21. LIMITATION OF LIABILITY AND REMEDIES. NOTWITHSTANDING ANY DAMAGES
THAT YOU MIGHT INCUR FOR ANY REASON WHATSOEVER (INCLUDING, WITHOUT
LIMITATION, ALL DAMAGES REFERENCED HEREIN AND ALL DIRECT OR GENERAL
DAMAGES IN CONTRACT OR ANYTHING ELSE), THE ENTIRE LIABILITY OF
MICROSOFT AND ANY OF ITS SUPPLIERS UNDER ANY PROVISION OF THIS EULA
AND YOUR EXCLUSIVE REMEDY HEREUNDER (EXCEPT FOR ANY REMEDY OF REPAIR
OR REPLACEMENT ELECTED BY MICROSOFT WITH RESPECT TO ANY BREACH OF THE
LIMITED WARRANTY) SHALL BE LIMITED TO THE GREATER OF THE ACTUAL
DAMAGES YOU INCUR IN REASONABLE RELIANCE ON THE SOFTWARE UP TO THE
AMOUNT ACTUALLY PAID BY YOU FOR THE SOFTWARE OR U.S.$5.00. THE
FOREGOING LIMITATIONS, EXCLUSIONS, AND DISCLAIMERS SHALL APPLY TO THE
MAXIMUM EXTENT PERMITTED BY APPLICABLE LAW, EVEN IF ANY REMEDY FAILS
ITS ESSENTIAL PURPOSE.
If you don't want to cut and paste Microsoft's verbiage, which might expose you to a copyright infringement action from Redmond, consider employing a standard free software or open-source license, of which the GNU General Public License is the best-known example.

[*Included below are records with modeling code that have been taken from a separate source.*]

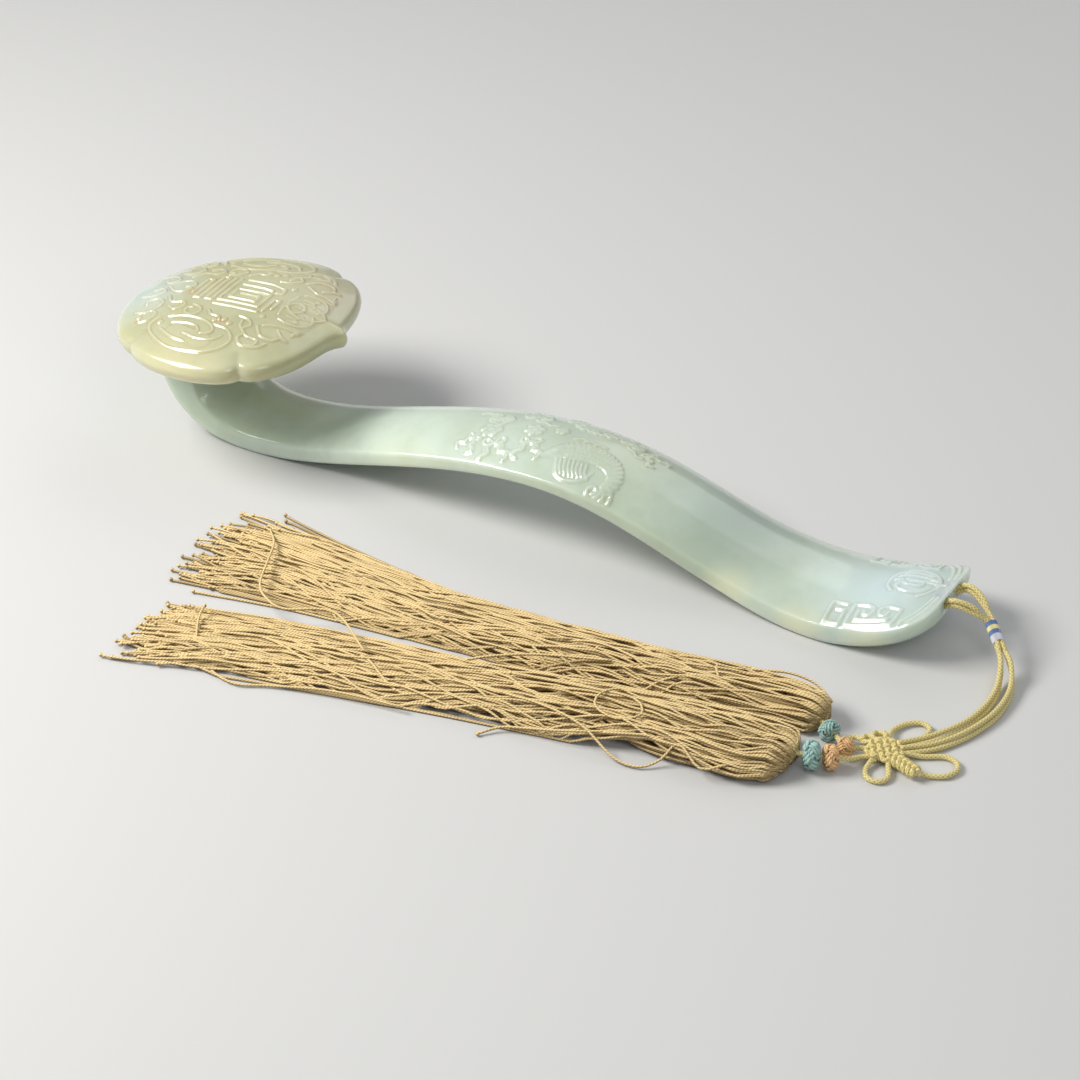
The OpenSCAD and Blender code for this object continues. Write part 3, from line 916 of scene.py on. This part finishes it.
def strand_route(front, row, run):
    """From the tunnel's turn out of one mouth, over in an arc and down through the bindings to the knot."""
    inside = [[TUNNEL_TURN[0], 0, TUNNEL_TURN[2]], TUNNEL_TURN, TUNNEL_MOUTH, *OVER_ARC]
    points = [[x, front * y, z + row * STRAND_GAP] for x, y, z in inside]
    apart = STRAND_GAP * 0.8 * (row * BINDING_UP + front * BINDING_SIDE)
    points += [BINDING_AT + along * BINDING_DIR + apart for along in (-5, 5)]
    for k, here in enumerate(run):
        after, before = run[min(k + 1, len(run) - 1)], run[max(k - 1, 0)]
        ahead = np.subtract(after, before)
        flat = np.array([ahead[1], -ahead[0], 0]) / math.hypot(ahead[0], ahead[1])
        turn = math.radians(RUN_TURN[k])
        lift = [0, 0, 0.9 * math.sin(turn)]
        sideways = math.cos(turn) * flat + math.sin(turn) * np.array([0, 0, 1])
        points.append(np.array(here) + lift + row * STRAND_GAP * sideways)
    return np.array(points, float)


def cord_tube(name, route, step=1.2, sides=16):
    """A braided cord of one diameter along a smooth route, its centreline in metres and its length."""
    radius = bpy.context.scene.ruyi_sizes.cord / 2
    path = to_frame(through(route, step))
    path[:, 2] = np.maximum(path[:, 2], radius)
    return tubes(name, [path], [radius], sides), path, round(run_length(path), 4)


CAMERA_AT = [619.2, -1044.9, 745]
ELEVATION = math.radians(32)
AZIMUTH = math.radians(30.7)
LENS = 109.8


class RUYI_OT_camera(bpy.types.Operator):
    """Add the camera at the viewing angle of the photograph"""

    bl_idname = "ruyi.camera"
    bl_label = "Camera"

    def execute(self, context):
        deselect()
        bpy.ops.object.camera_add(location=to_frame(CAMERA_AT))
        camera = context.object
        camera.name = "view"
        level = math.cos(ELEVATION)
        forward = Vector((-level * math.sin(AZIMUTH), level * math.cos(AZIMUTH), -math.sin(ELEVATION)))
        camera.rotation_euler = forward.to_track_quat("-Z", "Y").to_euler()
        camera.data.lens = LENS
        camera.data.sensor_width = 36
        camera.data.clip_start = 0.05
        camera.data.clip_end = 30
        context.scene.camera = camera
        context.scene.view_settings.view_transform = "Standard"
        return {"FINISHED"}


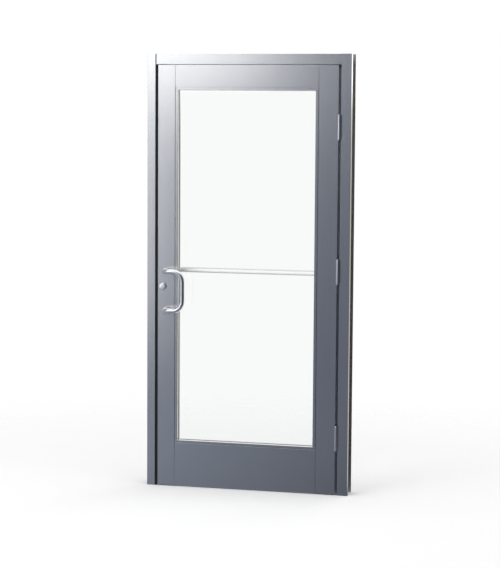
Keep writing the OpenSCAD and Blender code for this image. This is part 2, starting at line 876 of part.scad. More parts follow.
module cylinder_body(ring_h) {
    color(steel) difference() {
        translate([cylinder_x, 0, cylinder_z]) {
            rod_y(cylinder_r, front - ring_h, -cylinder_end);
            rod_y(head_r, front - ring_h - head_h, front - ring_h);
        }
        translate([cylinder_x, 0, cylinder_z - plug_drop])
            rod_y(plug_r + plug_clear, front - ring_h - head_h - cut, cut - cylinder_end);
    }
}

module outer_cylinder() { cylinder_body(outer_ring_h); }
module inner_cylinder() { mirror([0, 1, 0]) cylinder_body(inner_ring_h); }

plug_proud = 0.8;
key_plug_face = front - outer_ring_h - head_h - plug_proud;
turn_plug_face = front - inner_ring_h - head_h - plug_proud;
cam_t = 1.6;
cam_r = 7.4;
cam_reach = 12;
cam_w = 6;

// A plug in its cylinder with the cam that moves the bolt
module plug_and_cam(plug_face) {
    rod_y(plug_r, plug_face, slip - cylinder_end);
    rod_y(cam_r, slip - cylinder_end, slip - cylinder_end + cam_t);
    translate([-cam_w / 2, slip - cylinder_end, 0]) cube([cam_w, cam_t, cam_reach]);
}

module key_plug() {
    color(steel) translate([cylinder_x, 0, cylinder_z - plug_drop]) difference() {
        plug_and_cam(key_plug_face);
        translate([-key_w / 2, key_plug_face - cut, -key_h / 2 - 1])
            cube([key_w, key_l + cut, key_h]);
    }
}

turn_flange_r = 8.5;
turn_flange_h = 2.5;
turn_r = 13.5;
turn_t = 6;

module thumbturn() {
    color(steel) translate([cylinder_x, 0, cylinder_z - plug_drop]) mirror([0, 1, 0]) {
        plug_and_cam(turn_plug_face);
        rod_y(turn_flange_r, turn_plug_face - turn_flange_h, turn_plug_face);
        translate([0, turn_plug_face - turn_flange_h, 0]) intersection() {
            translate([-turn_t / 2, -turn_r, -turn_r]) cube([turn_t, turn_r, 2 * turn_r]);
            rod_x(turn_r, -turn_t, turn_t);
        }
    }
}

module bolt_pivot() {
    color(steel) translate([pivot_x, 0, pivot_z]) rod_y(pivot_r, -case_w / 2, case_w / 2);
}

// The bolt stands up behind its slot and swings out about the pivot
module deadbolt() {
    color(steel) translate([pivot_x, 0, pivot_z]) rotate([90, 0, 0])
        linear_extrude(bolt_t, center = true) difference() {
            union() {
                circle(bolt_w / 2);
                translate([-bolt_w / 2, 0]) square([bolt_w, bolt_l]);
            }
            circle(pivot_r + pin_clear);
        }
}

lock_jamb();
hinge_jamb();
header();
shear_blocks();
shear_block_screws();
lock_stop();
hinge_stop();
head_stop();
lock_weatherstrip();
hinge_weatherstrip();
head_weatherstrip();
lock_jamb_seal();
strike_plate();
jamb_backing_plates();
strike_screws();
top_jamb_hinge_leaf();
middle_jamb_hinge_leaf();
bottom_jamb_hinge_leaf();
hinge_pins();
jamb_hinge_screws();
lock_stile();
hinge_stile();
top_rail();
bottom_rail();
corner_blocks();
tie_rods();
outer_top_bead();
outer_bottom_bead();
outer_lock_bead();
outer_hinge_bead();
inner_top_bead();
inner_bottom_bead();
inner_lock_bead();
inner_hinge_bead();
outer_gasket();
inner_gasket();
pane();
setting_blocks();
top_door_hinge_leaf();
middle_door_hinge_leaf();
bottom_door_hinge_leaf();
stile_backing_plates();
door_hinge_screws();
pull_handle();
push_bar();
handle_bolts();
lock_case();
lock_faceplate();
lock_brackets();
faceplate_screws();
outer_cylinder();
inner_cylinder();
cylinder_rings();
bolt_pivot();
deadbolt();
thumbturn();
key_plug();
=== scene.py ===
# %% [markdown]
# # A glazed aluminium entrance door
#
# The real door is a standard shopfront unit: extruded aluminium jambs and header, a leaf
# of aluminium box sections round one large sheet of clear glass, steel hinges, a bent
# stainless pull outside and a push bar inside. The solids come ready made and at their
# true size, so this lesson is about light, finishes and small details.
#
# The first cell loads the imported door. Every piece is in metres, X runs to the right,
# Y away from the viewer and Z up from the floor.

import math

import bmesh
import bpy
from mathutils import Matrix, Vector


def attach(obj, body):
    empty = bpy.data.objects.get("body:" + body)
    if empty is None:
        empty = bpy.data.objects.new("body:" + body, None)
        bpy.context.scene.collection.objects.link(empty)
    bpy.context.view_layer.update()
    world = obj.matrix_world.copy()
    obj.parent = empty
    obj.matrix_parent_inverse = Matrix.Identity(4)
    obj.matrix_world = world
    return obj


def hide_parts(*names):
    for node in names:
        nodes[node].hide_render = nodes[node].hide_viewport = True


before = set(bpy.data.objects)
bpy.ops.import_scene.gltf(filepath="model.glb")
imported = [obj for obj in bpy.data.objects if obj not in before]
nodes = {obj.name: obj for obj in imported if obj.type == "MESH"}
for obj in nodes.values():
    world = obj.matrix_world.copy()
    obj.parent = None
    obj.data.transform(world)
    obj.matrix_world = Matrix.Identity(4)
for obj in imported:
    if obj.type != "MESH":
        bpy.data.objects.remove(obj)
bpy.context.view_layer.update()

# %% [markdown]
# A finish is written once as the colour that the eye sees on a chart, a hex value, while
# a shader wants the linear amount of light. One function turns the first into the second.
# A second one adds a shader node, sets it and links it, so that a material reads from top
# to bottom like a recipe.

# %% Colour and shader helpers
MM = 0.001


def linear(hex_colour):
    channels = [int(hex_colour[i:i + 2], 16) / 255 for i in (1, 3, 5)]
    return [c / 12.92 if c <= 0.04045 else ((c + 0.055) / 1.055) ** 2.4 for c in channels]


def colour(hex_colour):
    return (*linear(hex_colour), 1.0)


def add(tree, kind, inputs=None, **settings):
    """Adds a shader node. An input is a plain value, or the socket that feeds it."""
    made = tree.nodes.new(kind)
    for name, value in settings.items():
        setattr(made, name, value)
    for name, value in (inputs or {}).items():
        if isinstance(value, bpy.types.NodeSocket):
            tree.links.new(value, made.inputs[name])
        else:
            made.inputs[name].default_value = value
    return made


def new_material(name):
    material = bpy.data.materials.new(name)
    material.use_nodes = True
    material.node_tree.nodes.clear()
    return material, material.node_tree


def wear(piece, material):
    """Gives a piece one finish all over."""
    piece.data.materials.clear()
    piece.data.materials.append(material)


print("grey card #808080 is", round(linear("#808080")[0], 3), "in linear light")

# %% [markdown]
# The camera stands where the photographer stood: to the right of the door, a little
# below the top of the frame, with a long lens. Its place was found by fitting the
# corners of the frame and leaf to the picture, so a plain set of numbers is the honest
# way to write it. Blender's camera looks along its own -Z, so the three axes of the view
# become the columns of its matrix.

# %% Camera at the photograph's place
FOCAL_PX, PICTURE_LONG_PX, SENSOR_MM = 1878.2, 568, 36.0
CAMERA_PLACE = (2.2497, -8.7008, 1.8455)
azimuth, pitch, roll = (math.radians(v) for v in (14.438, 5.366, 0.388))
look = Vector((-math.sin(azimuth) * math.cos(pitch),
               math.cos(azimuth) * math.cos(pitch), -math.sin(pitch)))
level = Vector((math.cos(azimuth), math.sin(azimuth), 0.0))
above = level.cross(look)
right = level * math.cos(roll) + above * math.sin(roll)
up = above * math.cos(roll) - level * math.sin(roll)

camera = bpy.data.objects.new("camera", bpy.data.cameras.new("camera"))
bpy.context.scene.collection.objects.link(camera)
camera.data.sensor_width = SENSOR_MM
camera.data.lens = FOCAL_PX * SENSOR_MM / PICTURE_LONG_PX
camera.data.clip_end = 200.0
camera.matrix_world = Matrix.Translation(CAMERA_PLACE) @ Matrix(
    (right, up, -look)).transposed().to_4x4()
bpy.context.scene.camera = camera
bpy.context.scene.view_settings.view_transform = "Standard"
print("lens:", round(camera.data.lens, 2), "mm, at", CAMERA_PLACE)

# %% [markdown]
# Satin metal shows its surroundings more than its own colour, so the light is the larger
# part of its look. The picture shows a large soft light high on the left, a second one
# below it, and a dim blue-grey studio at the lower right. Area lamps are used because
# their size sets how soft the reflections and shadows are. Their places and strengths
# were found by rendering one lamp at a time and adding the results up in the shares that
# come closest to the picture. A lamp overhead keeps the floor white behind the door, and
# one behind the door keeps its back readable when it is seen from there.

# %% Studio lamps
# The power that one square metre of an area lamp needs to look as bright as 1
WATTS_PER_M2 = 4


def softbox(name, place, size, radiance, ahead=(0, 1, 0)):
    """A rectangular lamp that faces ahead, and whose face looks as bright as radiance."""
    lamp = bpy.data.lights.new(name, "AREA")
    lamp.shape = "RECTANGLE"
    lamp.size, lamp.size_y = size
    lamp.energy = radiance * WATTS_PER_M2 * size[0] * size[1]
    box = bpy.data.objects.new(name, lamp)
    bpy.context.scene.collection.objects.link(box)
    towards = Vector(ahead).to_track_quat("-Z", "Y")
    box.matrix_world = Matrix.Translation(place) @ towards.to_matrix().to_4x4()
    box.visible_camera = box.visible_transmission = False
    return box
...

Note that using a free software license doesn't mean that your software is now free to the world. You may have licensed one client under the GNU GPL but whether or not you decide to offer anyone else a license is a decision for the future.
If you wish, you can use the sample contract at the end of this book as a starting point in negotiating rights with your client. And remember that old bromide of business: You don't get what you deserve; you get what you negotiate.